また、袈裟の語源であるインドの『kasaya』をそのまま英語としても使う場合もあります。ただし、仏教信者や仏教に精通している人以外には理解されない可能性があります。

袈裟の起源と伝来

袈裟が生まれたインドでは、袈裟を「カーシャーヤ」と呼び、日本語の袈裟もこの音に漢字をあてたものです。

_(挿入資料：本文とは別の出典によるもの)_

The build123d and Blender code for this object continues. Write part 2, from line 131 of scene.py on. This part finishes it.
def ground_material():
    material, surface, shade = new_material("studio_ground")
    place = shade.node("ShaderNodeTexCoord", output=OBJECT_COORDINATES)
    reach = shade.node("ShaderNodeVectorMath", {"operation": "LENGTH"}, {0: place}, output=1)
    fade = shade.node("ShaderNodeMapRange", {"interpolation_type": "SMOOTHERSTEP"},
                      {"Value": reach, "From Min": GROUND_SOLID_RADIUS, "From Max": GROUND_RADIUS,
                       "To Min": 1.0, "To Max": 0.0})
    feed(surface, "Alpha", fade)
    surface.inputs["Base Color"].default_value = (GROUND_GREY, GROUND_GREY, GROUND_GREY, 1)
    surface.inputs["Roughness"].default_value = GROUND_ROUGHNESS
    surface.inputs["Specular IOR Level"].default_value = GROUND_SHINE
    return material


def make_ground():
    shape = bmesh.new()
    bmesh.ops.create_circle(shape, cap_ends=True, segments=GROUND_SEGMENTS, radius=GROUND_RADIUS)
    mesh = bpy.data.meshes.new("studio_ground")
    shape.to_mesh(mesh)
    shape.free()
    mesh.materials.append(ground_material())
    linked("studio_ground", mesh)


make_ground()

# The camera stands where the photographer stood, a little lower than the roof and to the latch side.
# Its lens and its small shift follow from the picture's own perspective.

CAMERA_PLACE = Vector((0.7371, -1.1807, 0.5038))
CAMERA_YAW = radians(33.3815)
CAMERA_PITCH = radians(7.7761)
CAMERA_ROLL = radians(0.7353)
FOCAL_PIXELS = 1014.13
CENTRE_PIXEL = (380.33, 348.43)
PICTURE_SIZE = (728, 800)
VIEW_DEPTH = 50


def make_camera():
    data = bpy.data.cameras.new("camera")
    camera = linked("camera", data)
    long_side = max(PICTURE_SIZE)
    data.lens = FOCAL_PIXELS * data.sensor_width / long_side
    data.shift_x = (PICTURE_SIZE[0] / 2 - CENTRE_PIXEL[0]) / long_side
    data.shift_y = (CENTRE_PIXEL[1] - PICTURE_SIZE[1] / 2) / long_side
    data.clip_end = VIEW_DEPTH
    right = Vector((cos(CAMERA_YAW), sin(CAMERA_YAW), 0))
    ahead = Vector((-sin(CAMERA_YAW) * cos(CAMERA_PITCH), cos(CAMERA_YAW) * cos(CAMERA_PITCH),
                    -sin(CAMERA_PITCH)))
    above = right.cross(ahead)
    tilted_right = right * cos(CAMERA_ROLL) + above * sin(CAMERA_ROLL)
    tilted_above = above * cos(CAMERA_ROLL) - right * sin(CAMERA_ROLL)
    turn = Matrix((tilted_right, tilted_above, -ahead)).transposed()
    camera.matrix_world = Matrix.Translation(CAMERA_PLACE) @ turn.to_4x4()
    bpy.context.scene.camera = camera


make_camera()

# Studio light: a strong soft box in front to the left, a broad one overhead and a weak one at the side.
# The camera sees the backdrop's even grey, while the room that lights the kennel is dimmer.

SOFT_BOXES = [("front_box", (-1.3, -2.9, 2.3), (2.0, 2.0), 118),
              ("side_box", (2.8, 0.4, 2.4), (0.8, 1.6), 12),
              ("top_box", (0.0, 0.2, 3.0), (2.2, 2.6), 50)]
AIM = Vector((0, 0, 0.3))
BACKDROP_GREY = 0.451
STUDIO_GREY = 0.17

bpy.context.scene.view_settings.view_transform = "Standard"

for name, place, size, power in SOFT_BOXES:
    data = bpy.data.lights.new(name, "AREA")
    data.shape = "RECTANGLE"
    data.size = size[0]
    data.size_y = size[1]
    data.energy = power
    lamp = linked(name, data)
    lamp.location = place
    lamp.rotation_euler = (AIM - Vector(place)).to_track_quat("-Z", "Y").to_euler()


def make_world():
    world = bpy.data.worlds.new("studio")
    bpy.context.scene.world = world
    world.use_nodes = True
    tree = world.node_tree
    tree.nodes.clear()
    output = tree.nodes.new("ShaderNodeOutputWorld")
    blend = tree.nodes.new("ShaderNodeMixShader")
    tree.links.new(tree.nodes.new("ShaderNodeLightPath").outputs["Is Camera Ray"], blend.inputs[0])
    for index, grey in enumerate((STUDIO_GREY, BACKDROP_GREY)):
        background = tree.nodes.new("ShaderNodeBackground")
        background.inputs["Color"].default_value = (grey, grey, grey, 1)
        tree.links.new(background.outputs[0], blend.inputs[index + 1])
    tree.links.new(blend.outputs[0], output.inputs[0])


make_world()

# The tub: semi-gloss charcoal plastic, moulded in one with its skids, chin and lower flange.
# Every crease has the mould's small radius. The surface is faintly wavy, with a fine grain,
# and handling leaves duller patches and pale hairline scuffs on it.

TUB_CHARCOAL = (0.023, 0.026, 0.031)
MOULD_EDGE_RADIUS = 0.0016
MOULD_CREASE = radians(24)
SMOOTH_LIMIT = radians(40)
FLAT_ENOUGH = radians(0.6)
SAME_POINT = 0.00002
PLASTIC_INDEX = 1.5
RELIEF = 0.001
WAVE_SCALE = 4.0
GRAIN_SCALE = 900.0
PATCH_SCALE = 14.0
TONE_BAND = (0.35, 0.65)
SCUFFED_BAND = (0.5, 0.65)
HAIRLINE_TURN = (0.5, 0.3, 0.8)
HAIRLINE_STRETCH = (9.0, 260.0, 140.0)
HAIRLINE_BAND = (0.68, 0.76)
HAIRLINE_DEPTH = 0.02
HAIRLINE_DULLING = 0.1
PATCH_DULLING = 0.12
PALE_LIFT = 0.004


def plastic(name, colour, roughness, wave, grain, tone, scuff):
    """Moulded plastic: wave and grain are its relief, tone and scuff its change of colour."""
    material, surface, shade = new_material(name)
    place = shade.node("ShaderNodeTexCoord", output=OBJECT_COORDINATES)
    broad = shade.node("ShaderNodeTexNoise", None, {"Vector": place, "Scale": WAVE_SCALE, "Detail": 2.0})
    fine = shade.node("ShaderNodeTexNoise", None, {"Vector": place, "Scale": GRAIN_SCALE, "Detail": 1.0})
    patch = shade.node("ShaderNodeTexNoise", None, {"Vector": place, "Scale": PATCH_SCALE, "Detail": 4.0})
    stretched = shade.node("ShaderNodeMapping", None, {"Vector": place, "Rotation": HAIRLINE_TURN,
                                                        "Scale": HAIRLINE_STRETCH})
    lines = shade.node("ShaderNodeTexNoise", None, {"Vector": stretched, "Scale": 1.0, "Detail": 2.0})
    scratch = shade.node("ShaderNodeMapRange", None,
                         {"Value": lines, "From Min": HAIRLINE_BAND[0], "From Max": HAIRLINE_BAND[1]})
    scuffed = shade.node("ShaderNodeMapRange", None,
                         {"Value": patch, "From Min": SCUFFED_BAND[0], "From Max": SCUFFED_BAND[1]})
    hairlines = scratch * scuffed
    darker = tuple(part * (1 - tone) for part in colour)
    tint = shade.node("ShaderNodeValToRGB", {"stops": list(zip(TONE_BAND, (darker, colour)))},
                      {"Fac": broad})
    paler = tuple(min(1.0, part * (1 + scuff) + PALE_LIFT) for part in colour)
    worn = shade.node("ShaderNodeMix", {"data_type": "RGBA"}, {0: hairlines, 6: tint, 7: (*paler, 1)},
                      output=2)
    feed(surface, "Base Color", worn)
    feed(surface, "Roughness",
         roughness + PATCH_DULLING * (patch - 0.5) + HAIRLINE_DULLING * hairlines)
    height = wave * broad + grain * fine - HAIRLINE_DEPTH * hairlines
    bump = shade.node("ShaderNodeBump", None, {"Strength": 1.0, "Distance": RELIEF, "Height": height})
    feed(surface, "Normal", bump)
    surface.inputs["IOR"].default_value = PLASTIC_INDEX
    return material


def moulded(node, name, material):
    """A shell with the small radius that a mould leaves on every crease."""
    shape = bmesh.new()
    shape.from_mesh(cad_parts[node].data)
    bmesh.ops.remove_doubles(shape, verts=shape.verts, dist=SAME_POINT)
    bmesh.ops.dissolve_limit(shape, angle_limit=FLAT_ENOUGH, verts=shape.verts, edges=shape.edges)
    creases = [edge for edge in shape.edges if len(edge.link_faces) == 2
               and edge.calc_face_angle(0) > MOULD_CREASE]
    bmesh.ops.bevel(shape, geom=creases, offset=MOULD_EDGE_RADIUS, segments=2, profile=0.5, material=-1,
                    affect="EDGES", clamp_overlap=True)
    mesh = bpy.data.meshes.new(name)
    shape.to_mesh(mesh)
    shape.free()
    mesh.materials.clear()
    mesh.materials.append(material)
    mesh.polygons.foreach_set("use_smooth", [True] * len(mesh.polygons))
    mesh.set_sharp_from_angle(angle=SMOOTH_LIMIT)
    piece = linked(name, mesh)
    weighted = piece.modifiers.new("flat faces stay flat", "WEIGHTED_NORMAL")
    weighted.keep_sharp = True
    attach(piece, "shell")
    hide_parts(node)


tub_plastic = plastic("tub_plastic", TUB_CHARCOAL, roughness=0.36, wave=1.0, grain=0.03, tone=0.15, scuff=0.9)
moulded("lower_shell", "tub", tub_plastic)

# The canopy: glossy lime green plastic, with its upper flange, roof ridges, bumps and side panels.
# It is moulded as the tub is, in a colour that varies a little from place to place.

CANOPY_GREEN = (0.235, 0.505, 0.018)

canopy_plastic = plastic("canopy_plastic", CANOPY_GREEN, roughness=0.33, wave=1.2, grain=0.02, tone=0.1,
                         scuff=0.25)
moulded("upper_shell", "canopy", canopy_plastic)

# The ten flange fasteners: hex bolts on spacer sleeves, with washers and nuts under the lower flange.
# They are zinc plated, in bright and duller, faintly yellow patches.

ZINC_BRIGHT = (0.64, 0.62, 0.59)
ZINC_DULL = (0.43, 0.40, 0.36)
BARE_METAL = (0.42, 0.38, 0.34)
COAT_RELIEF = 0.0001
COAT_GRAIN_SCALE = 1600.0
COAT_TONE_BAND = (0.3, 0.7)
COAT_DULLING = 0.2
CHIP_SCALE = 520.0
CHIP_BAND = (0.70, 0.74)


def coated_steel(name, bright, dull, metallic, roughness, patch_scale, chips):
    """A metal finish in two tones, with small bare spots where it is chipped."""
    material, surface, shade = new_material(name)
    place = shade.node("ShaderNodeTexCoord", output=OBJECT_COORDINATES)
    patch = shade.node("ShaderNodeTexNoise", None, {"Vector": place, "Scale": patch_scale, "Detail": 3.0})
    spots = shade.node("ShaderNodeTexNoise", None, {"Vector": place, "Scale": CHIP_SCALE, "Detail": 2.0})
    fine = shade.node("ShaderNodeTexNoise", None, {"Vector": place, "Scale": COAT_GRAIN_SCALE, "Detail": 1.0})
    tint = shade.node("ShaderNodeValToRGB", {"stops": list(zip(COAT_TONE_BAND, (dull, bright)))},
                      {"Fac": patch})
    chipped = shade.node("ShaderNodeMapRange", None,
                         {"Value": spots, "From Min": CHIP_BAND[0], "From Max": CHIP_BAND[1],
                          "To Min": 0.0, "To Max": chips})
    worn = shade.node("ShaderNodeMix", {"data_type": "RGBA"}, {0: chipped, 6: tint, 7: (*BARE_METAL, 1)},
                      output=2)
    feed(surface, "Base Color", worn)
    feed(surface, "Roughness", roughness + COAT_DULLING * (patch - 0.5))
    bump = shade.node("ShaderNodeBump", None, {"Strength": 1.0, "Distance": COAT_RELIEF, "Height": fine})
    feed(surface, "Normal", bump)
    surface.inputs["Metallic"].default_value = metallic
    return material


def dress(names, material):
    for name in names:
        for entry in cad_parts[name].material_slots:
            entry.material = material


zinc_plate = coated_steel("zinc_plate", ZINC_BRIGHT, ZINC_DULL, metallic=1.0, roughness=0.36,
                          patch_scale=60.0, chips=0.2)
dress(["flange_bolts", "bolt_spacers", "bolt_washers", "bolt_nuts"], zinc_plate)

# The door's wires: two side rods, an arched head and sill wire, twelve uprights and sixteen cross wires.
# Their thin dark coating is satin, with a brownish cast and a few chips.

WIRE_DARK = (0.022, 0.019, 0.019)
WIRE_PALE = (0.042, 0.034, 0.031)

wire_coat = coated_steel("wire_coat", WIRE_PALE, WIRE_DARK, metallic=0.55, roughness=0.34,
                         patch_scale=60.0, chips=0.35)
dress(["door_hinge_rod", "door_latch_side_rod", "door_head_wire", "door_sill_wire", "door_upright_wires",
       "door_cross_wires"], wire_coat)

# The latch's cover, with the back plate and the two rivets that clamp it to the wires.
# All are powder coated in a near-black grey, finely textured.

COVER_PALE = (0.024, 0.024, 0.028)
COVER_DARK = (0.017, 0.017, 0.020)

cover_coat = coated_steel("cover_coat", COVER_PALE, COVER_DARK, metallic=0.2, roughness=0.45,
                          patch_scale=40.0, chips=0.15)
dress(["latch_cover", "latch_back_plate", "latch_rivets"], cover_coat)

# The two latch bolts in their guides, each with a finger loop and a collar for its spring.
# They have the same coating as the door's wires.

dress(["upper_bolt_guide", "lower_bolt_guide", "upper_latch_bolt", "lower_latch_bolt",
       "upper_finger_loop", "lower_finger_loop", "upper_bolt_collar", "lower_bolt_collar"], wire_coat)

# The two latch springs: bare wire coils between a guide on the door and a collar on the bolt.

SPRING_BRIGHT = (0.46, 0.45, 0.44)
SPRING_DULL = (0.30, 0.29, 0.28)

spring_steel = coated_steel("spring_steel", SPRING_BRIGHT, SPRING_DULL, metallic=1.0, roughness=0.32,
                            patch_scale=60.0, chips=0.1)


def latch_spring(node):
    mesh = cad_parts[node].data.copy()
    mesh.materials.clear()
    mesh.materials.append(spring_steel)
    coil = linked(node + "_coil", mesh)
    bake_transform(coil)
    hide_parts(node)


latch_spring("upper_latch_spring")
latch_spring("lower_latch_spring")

仏教では出家した僧侶は私有財産を持つことが禁じられており、衣類もまた財産のひとつとされました。そのため、捨てられたボロ布や死体置き場にあった死者の衣類、汚物を拭く布など、不用とされる布を拾い集めて縫い合わせ、身に着けたのが袈裟の起源といわれています。この名残から、新しい布を使う現代でも、袈裟は小さな布を縫い合わせて仕立てられます。

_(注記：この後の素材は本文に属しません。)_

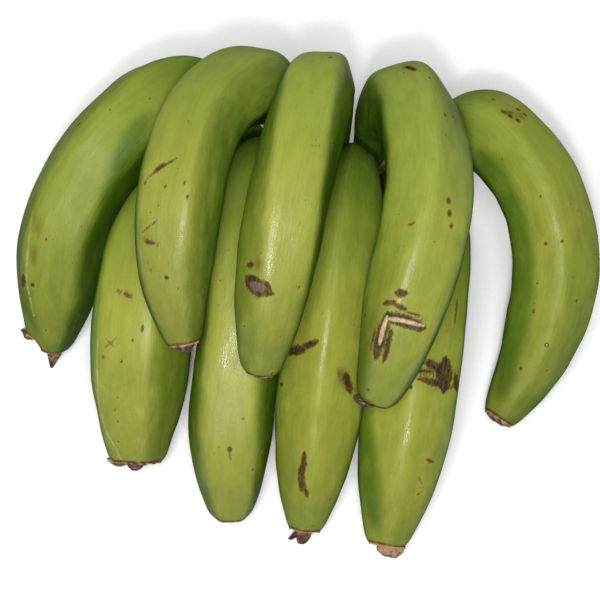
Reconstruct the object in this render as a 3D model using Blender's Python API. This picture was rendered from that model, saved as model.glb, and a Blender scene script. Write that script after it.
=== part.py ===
"""A hand of nine green bananas grown together at one crown.

The hand lies crown down, with its tips forward. Lengths here are millimetres until they reach a mesh,
+X is to the right, +Y to the back and +Z up. Every fruit is a five-ridged loft along its own curve.
"""

from dataclasses import dataclass

import bmesh
import bpy
import numpy as np

MM = 0.001

# Fruit
PEDICEL_RADIUS = 6.8
NECK_SHARE = 0.07
TAPER_START = 0.70
FACE_DIP = 0.075
ROUND_SHARE = 0.22
FRUIT_SIDES = 20
FRUIT_RINGS = 24

# Crown, which the two rows of necks grow from
CROWN_CENTRE = (14.0, 49.5)
CROWN_HALF_LENGTH = 43.0
CROWN_HALF_DEPTH = 21.0
CROWN_TOP = 13.0
CROWN_SQUARENESS = 2.6
CROWN_SIDES = 40
UPPER_ROOT = 21.0
LOWER_ROOT = 15.0
STUB_FOOT = 6.0
STUB_FOOT_RADIUS = 10.2
STUB_TOP_RADIUS = 7.1

# Dried flower ends
END_SIDES = 12
END_SHARE = 0.9
PRONG = ((0.6, 2.0), (3.4, 1.5), (5.6, 0.7))
PRONG_LEAN = (-0.95, 0.15)
GAP = 0.3
TABLE_CLEARANCE = 0.2


@dataclass(frozen=True)
class Fruit:
    """Guide points from crown to tip in millimetres, and the girth that is wrapped round them."""

    root: tuple
    neck: tuple
    shoulder: tuple
    back: tuple
    middle: tuple
    belly: tuple
    tip: tuple
    body_radius: float
    end_radius: float
    full_share: float
    ridge_degrees: float

    def guides(self):
        points = (self.root, self.neck, self.shoulder, self.back, self.middle, self.belly, self.tip)
        return np.array(points, float)


FRUITS = {
    "finger_upper_1": Fruit((-16, 57, UPPER_ROOT), (-27, 64, 38), (-42, 69, 52), (-73, 47, 59), (-96, 12, 41),
                            (-99, -8, 22), (-103, -23, 7), 18.6, 10.2, 0.36, 62),
    "finger_upper_2": Fruit((-1, 58, UPPER_ROOT), (-7, 65, 46), (-18, 63, 68), (-37, 37, 86), (-45, 3, 90),
                            (-47, -27, 75), (-44, -47, 63), 17.2, 7.0, 0.38, 5),
    "finger_upper_3": Fruit((14, 57, UPPER_ROOT), (14, 62, 48), (10, 58, 76), (3, 29, 91), (-4, -2, 92),
                            (-10, -32, 78), (-15, -59, 60), 16.6, 7.4, 0.36, 50),
    "finger_upper_4": Fruit((29, 57, UPPER_ROOT), (31, 60, 46), (39, 58, 68), (47, 27, 85), (48, 0, 88),
                            (40, -36, 78), (27, -69, 60), 17.4, 7.8, 0.34, 16),
    "finger_upper_5": Fruit((44, 57, UPPER_ROOT), (56, 58, 36), (71, 57, 45), (91, 39, 48), (103, 5, 37),
                            (95, -31, 17), (80, -55, 6), 17.4, 7.2, 0.26, 28),
    "finger_lower_1": Fruit((-10, 42, LOWER_ROOT), (-25, 39, 31), (-42, 31, 40), (-58, 2, 45), (-63, -28, 39),
                            (-64, -55, 24), (-65, -76, 8), 19.2, 11.4, 0.46, 8),
    "finger_lower_2": Fruit((6, 41, LOWER_ROOT), (2, 42, 34), (-8, 38, 47), (-19, 7, 54), (-22, -27, 48),
                            (-27, -65, 28), (-27, -97, 6), 16.9, 8.0, 0.40, 60),
    "finger_lower_3": Fruit((21, 41, LOWER_ROOT), (21, 42, 34), (21, 38, 47), (16, 7, 54), (11, -27, 48),
                            (6, -65, 28), (2, -101, 5.5), 16.3, 7.4, 0.38, 18),
    "finger_lower_4": Fruit((37, 41, LOWER_ROOT), (40, 38, 33), (47, 31, 43), (49, -1, 48), (47, -32, 40),
                            (41, -71, 23), (34, -108, 7), 18.8, 8.4, 0.36, 28),
}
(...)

インドでは在家信者と区別するために、袈裟に使う布は草木や鉄の錆(さび)などで染め直していました。現在でもインドや東南アジアでは、質素な褐色の袈裟をまとった仏教僧侶の姿を目にします。

一方、日本の袈裟は種類や色が豊富で、複数の法衣の一番上に装飾的につけるのが一般的です。インドから中国に仏教が伝来する過程で、袈裟だけでは寒さをしのげず衣類を着た上に袈裟をつけたことが、日本の袈裟の原型になったといわれています。

日本では袈裟にきらびやかな色も用い、僧侶の位を表す意味を持つなど、独自の発展を遂げました。

袈裟の色と階級の関係

僧侶の階級に袈裟の色を用いるようになったのは、推古天皇の冠位十二階(かんいじゅうにかい)が始まりです。僧侶も位ごとに着用する色が定められ、当時の最上位の色は紫でした。江戸時代までは、紫色の袈裟は天皇の許可無しには身につけることは許されなかったといいます。

現代は、出家から年数がたつごとに僧侶の階級が上がり、身につける袈裟の色も変化していきます。多くの宗派で、緋色(ひいろ)もしくは紫色が、もっとも階級の高い色です。その下は、緑、黄色、茶色などで、宗派によって扱いが異なります。

また、黒色はかつてはもっとも下位の僧侶が身につけていましたが、現代では階級に関係なく用いられています。

まとめ:袈裟は仏教徒の正装衣装

袈裟は僧侶だけでなく、仏教徒の正装に欠かせない衣装です。日本では、着用する場面や目的にあわせて、さまざまな種類の袈裟が発展していったことは興味深いですよね。僧侶以外、普段は馴染みのない袈裟ですが、巡礼に行く際には袈裟を身につけてみてはいかがでしょう。